> _INSTRUCTION_
Read through the data and report every line in which the word "bodies" occurs.

> _AVAILABLE DATA_
-- BEGIN --
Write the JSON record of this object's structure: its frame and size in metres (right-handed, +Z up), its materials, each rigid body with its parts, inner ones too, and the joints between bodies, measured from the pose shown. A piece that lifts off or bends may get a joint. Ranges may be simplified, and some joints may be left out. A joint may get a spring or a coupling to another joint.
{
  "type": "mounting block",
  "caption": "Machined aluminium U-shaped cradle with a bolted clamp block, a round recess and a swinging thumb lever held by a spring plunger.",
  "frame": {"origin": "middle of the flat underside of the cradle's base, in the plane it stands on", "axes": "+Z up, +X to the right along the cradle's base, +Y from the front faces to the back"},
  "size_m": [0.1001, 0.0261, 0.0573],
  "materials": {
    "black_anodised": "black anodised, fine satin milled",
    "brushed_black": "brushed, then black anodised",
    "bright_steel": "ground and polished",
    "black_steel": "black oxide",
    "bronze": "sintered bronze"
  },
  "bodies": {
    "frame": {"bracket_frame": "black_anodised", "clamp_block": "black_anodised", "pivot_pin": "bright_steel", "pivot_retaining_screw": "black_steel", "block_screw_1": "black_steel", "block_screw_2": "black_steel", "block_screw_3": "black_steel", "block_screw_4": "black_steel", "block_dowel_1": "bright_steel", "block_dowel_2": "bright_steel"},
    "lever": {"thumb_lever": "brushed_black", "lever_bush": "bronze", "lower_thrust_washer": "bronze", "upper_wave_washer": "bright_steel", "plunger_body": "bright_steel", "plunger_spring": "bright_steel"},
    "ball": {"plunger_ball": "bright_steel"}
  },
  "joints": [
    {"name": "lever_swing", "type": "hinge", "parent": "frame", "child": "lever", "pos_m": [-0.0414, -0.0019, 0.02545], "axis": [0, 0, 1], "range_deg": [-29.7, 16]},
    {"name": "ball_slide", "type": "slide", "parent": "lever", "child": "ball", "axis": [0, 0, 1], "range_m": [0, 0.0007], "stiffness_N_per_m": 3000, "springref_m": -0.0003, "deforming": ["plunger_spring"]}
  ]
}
-- END --
-- BEGIN --
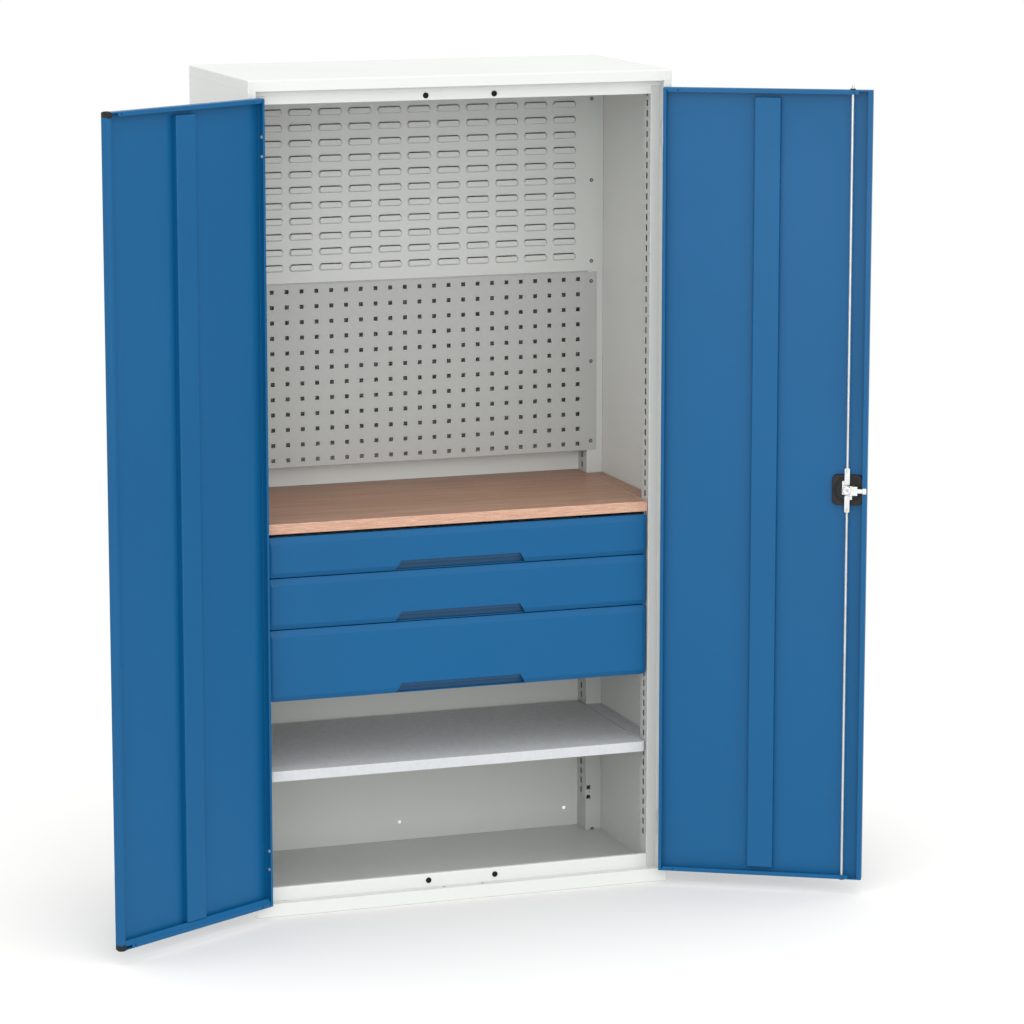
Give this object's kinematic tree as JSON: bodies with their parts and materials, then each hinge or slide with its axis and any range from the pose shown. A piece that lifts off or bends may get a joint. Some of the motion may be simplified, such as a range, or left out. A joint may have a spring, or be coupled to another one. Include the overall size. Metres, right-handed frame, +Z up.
-- END --
-- BEGIN --
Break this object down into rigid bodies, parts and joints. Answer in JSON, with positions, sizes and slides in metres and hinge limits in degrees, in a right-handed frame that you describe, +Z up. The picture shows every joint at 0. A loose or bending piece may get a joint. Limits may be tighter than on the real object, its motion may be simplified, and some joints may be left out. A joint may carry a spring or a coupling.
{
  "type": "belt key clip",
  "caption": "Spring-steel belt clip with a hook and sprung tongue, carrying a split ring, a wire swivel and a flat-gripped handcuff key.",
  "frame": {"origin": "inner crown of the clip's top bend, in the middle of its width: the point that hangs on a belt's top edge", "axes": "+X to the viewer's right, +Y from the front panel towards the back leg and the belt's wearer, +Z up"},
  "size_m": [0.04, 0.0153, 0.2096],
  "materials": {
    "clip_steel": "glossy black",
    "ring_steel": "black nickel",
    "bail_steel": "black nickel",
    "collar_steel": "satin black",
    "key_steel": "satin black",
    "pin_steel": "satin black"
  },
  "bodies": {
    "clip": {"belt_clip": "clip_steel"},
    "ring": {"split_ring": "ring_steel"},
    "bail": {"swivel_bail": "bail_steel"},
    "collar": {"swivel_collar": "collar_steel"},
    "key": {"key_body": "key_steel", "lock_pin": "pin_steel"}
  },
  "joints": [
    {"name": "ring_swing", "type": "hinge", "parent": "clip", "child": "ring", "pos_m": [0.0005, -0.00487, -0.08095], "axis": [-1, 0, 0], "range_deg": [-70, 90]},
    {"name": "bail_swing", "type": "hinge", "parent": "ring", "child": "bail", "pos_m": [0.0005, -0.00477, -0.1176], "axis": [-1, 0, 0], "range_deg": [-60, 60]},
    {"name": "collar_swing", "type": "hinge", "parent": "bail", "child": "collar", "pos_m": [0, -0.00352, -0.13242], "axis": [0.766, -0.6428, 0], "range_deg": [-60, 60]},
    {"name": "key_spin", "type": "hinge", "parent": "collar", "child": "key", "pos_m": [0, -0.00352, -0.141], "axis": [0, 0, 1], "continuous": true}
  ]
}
-- END --
> _EXERCISE RESPONSE_
Write the JSON record of this object's structure: its frame and size in metres (right-handed, +Z up), its materials, each rigid body with its parts, inner ones too, and the joints between bodies, measured from the pose shown. A piece that lifts off or bends may get a joint. Ranges may be simplified, and some joints may be left out. A joint may get a spring or a coupling to another joint.
  "bodies": {
Give this object's kinematic tree as JSON: bodies with their parts and materials, then each hinge or slide with its axis and any range from the pose shown. A piece that lifts off or bends may get a joint. Some of the motion may be simplified, such as a range, or left out. A joint may have a spring, or be coupled to another one. Include the overall size. Metres, right-handed frame, +Z up.
Break this object down into rigid bodies, parts and joints. Answer in JSON, with positions, sizes and slides in metres and hinge limits in degrees, in a right-handed frame that you describe, +Z up. The picture shows every joint at 0. A loose or bending piece may get a joint. Limits may be tighter than on the real object, its motion may be simplified, and some joints may be left out. A joint may carry a spring or a coupling.
  "bodies": {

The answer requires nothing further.